— BEGIN —

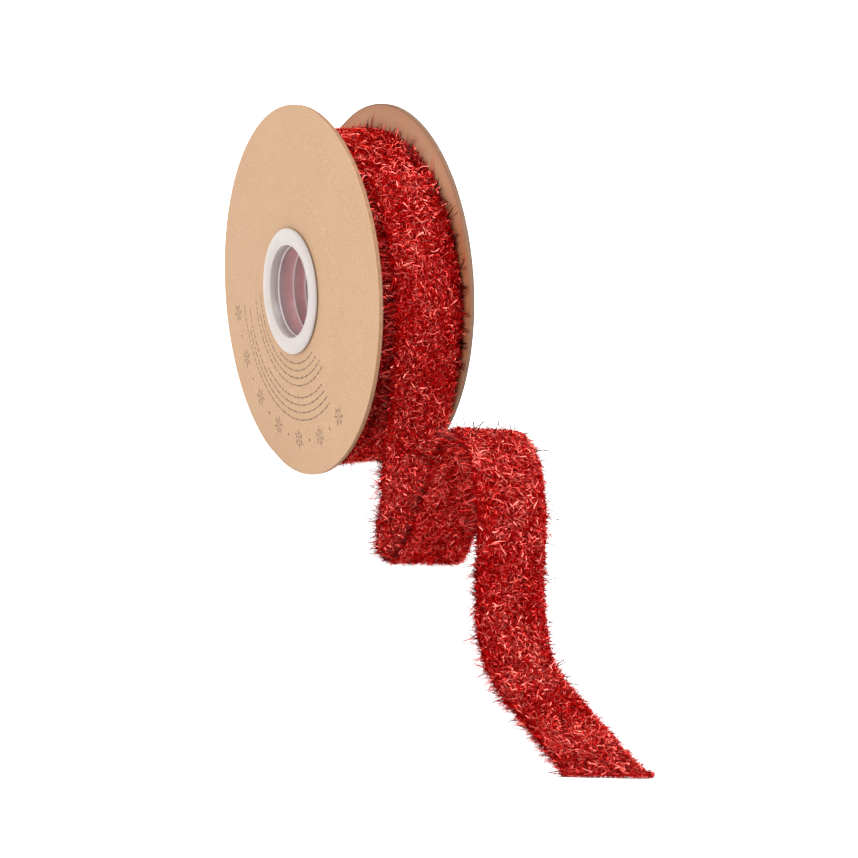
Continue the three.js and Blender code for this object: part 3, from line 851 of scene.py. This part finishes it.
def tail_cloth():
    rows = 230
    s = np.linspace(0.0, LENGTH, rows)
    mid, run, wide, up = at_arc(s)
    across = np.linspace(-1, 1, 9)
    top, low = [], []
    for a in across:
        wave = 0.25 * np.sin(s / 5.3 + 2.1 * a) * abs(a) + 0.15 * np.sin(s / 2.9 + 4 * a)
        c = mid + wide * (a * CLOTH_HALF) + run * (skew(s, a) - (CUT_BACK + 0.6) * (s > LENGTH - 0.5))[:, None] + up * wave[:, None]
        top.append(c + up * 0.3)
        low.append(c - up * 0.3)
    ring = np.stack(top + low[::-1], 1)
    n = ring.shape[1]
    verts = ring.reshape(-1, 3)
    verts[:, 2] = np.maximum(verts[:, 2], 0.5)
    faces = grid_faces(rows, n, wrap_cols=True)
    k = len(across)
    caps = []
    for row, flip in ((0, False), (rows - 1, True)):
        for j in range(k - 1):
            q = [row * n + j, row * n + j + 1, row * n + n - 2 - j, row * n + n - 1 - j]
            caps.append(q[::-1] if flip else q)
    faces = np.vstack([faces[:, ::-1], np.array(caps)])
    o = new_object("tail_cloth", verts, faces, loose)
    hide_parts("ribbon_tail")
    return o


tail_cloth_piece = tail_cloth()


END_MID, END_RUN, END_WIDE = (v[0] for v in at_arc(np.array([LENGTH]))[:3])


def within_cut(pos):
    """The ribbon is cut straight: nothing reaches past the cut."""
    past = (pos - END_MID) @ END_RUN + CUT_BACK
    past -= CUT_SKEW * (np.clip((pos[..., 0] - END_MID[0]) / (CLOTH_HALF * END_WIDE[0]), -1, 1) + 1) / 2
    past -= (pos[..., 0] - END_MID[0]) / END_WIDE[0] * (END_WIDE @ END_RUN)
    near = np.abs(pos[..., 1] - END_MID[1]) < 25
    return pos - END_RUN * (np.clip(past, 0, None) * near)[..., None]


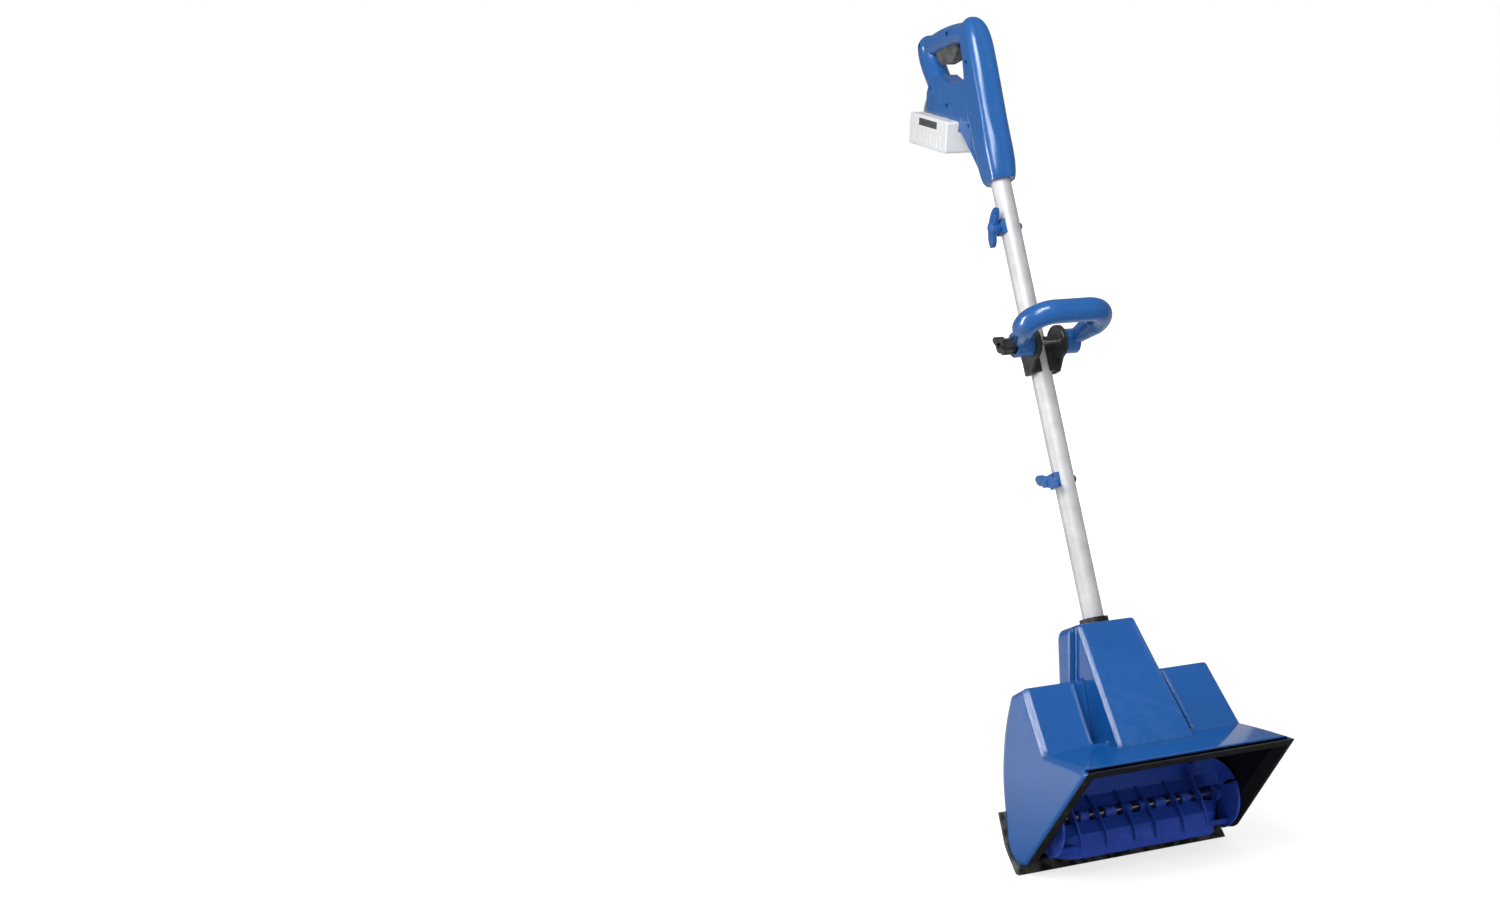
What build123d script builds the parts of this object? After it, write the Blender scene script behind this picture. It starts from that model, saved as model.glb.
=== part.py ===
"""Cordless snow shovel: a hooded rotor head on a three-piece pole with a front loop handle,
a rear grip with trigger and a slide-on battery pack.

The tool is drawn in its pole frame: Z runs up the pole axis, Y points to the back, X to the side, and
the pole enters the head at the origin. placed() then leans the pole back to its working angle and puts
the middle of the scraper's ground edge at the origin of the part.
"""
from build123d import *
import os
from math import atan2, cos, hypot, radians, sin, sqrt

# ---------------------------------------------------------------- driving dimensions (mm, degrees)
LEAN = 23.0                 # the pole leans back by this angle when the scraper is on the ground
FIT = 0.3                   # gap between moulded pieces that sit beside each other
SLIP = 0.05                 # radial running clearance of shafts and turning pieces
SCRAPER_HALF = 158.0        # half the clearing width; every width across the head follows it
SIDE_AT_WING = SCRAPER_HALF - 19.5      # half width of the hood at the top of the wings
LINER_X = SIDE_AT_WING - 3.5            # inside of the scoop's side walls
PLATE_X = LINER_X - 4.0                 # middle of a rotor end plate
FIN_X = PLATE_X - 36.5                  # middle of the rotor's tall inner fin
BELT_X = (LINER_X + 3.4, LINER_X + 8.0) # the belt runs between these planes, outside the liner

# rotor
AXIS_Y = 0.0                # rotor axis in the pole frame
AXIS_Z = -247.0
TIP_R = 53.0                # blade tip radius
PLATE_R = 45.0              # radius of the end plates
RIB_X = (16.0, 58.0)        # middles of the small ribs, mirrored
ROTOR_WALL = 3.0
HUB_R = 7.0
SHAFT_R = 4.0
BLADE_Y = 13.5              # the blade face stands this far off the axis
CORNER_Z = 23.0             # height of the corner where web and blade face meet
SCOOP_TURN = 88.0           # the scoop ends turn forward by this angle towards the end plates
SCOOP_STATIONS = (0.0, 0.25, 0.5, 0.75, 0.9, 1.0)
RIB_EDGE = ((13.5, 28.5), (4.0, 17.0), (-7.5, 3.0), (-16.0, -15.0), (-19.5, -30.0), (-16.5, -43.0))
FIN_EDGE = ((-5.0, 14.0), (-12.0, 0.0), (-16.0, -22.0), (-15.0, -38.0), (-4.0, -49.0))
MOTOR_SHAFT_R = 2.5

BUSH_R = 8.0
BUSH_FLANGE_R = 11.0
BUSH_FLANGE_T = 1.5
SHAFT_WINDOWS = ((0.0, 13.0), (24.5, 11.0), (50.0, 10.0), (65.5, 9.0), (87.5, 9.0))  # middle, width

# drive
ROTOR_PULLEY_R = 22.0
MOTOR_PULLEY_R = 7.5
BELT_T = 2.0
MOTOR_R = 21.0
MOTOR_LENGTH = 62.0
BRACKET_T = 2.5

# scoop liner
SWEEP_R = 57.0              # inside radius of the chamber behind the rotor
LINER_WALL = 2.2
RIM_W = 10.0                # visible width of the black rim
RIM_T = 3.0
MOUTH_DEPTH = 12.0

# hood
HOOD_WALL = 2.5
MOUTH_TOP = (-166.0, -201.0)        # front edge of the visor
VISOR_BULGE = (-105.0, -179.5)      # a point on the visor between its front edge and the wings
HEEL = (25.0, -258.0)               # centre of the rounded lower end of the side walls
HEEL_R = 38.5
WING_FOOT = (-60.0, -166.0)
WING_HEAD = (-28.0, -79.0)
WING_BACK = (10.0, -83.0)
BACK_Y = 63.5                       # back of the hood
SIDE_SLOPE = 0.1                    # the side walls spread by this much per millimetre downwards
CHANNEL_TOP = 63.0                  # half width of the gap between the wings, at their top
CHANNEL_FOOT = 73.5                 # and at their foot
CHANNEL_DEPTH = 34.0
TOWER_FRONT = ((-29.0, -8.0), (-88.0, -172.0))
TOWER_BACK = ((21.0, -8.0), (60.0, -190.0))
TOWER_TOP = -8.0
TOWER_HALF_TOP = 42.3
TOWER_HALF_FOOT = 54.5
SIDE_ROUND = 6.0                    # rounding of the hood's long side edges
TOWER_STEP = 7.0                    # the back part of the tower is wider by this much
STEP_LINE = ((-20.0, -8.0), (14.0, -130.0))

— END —

WHAT YOU NEED TO DO
Collect each line containing the string "behind".

EXERCISE OUTPUT
What build123d script builds the parts of this object? After it, write the Blender scene script behind this picture. It starts from that model, saved as model.glb.
SWEEP_R = 57.0              # inside radius of the chamber behind the rotor